I haven't listened to AM radio for decades, and I was so affronted by this that I marched down the hall to the library, checked out the best books I could find on the subject, and wrote a lengthy, detailed rebuttal, with notes and sources. My opponent did not even deign to reply.

As a consequence, I really have to wonder how you formed the opinions you presented in your post. They don't sound very well-informed to me.
Words cannot properly express how much I agree with you.

I'm rather certain that about 75% of the population is full-blown retarded or just doesn't care about things like logic, learning and curiousity.

I have an MSc., but I do not claim to be an expert on all things. However, when it comes to electrical and even mechanical engineering topics (which cover everything up to and including this recent oil spill and topics like renewable energy), I like to think I know what Im talking about. My thesis in university was a study on the application of micro-hydroelectric generation in 2nd and 3rd world economies. I have been told to "STFU" by annonymous idiots so many times in the past couple of months.... someone actually told me, "Who cares if you have a degree and work in the oil refining industry, BP engineers don't know wtf they're talking about either".

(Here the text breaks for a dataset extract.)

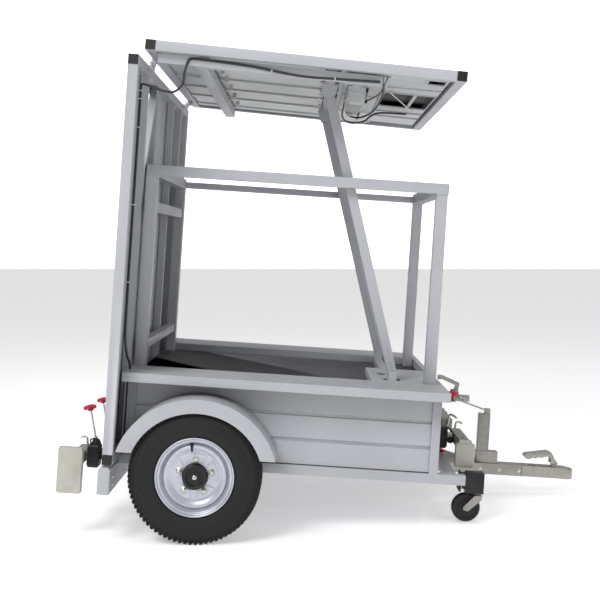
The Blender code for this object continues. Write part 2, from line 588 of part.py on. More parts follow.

It would be nice if, for one day, all the things in life that engineers and "experts" have invented and kept going would suddenly just not work for anyone. :lol:
 
I can control things like comic-books or DVDs or going to the movies; those cost money, and at my heart I'm cheap. But shooting pictures- especially since I shoot 99% on digital, which is free, doing research on various topics online, writing, or people watching, I've got a full blow addiction. People watching especially cause I take what I observe and turn it into characters or stories for my writing. I had a friend once joke that I always looked like I was on safari, observing animals in the wild.

Math is another big one: Everything has to boil down to numbers for me. I have calculate everything and analyze it and assign it a value. I have to make a effort (a really hard effort) to not let it affect my day to day life sometimes; seeing as the more stressed I get the more I obsess about 'making it add up'.

I have to have a project or a collection going, all the time. If I don't I get into "funks". A former Gen. Practitioner once wondered if I might have some mild form of OCD or the tendencies, cause I obsess on a project to the smallest damn detail and get nervous and all kinds of out of sorts if it isn't the way it should be, or the math doesn't work out, or a piece goes missing.
 
My obsessions are often hobbies that are self-destructive or useless but I cannot let go of.

I envy drugs addicts and alcoholics. Their addictions are more socially acceptable than anything, well, geeky.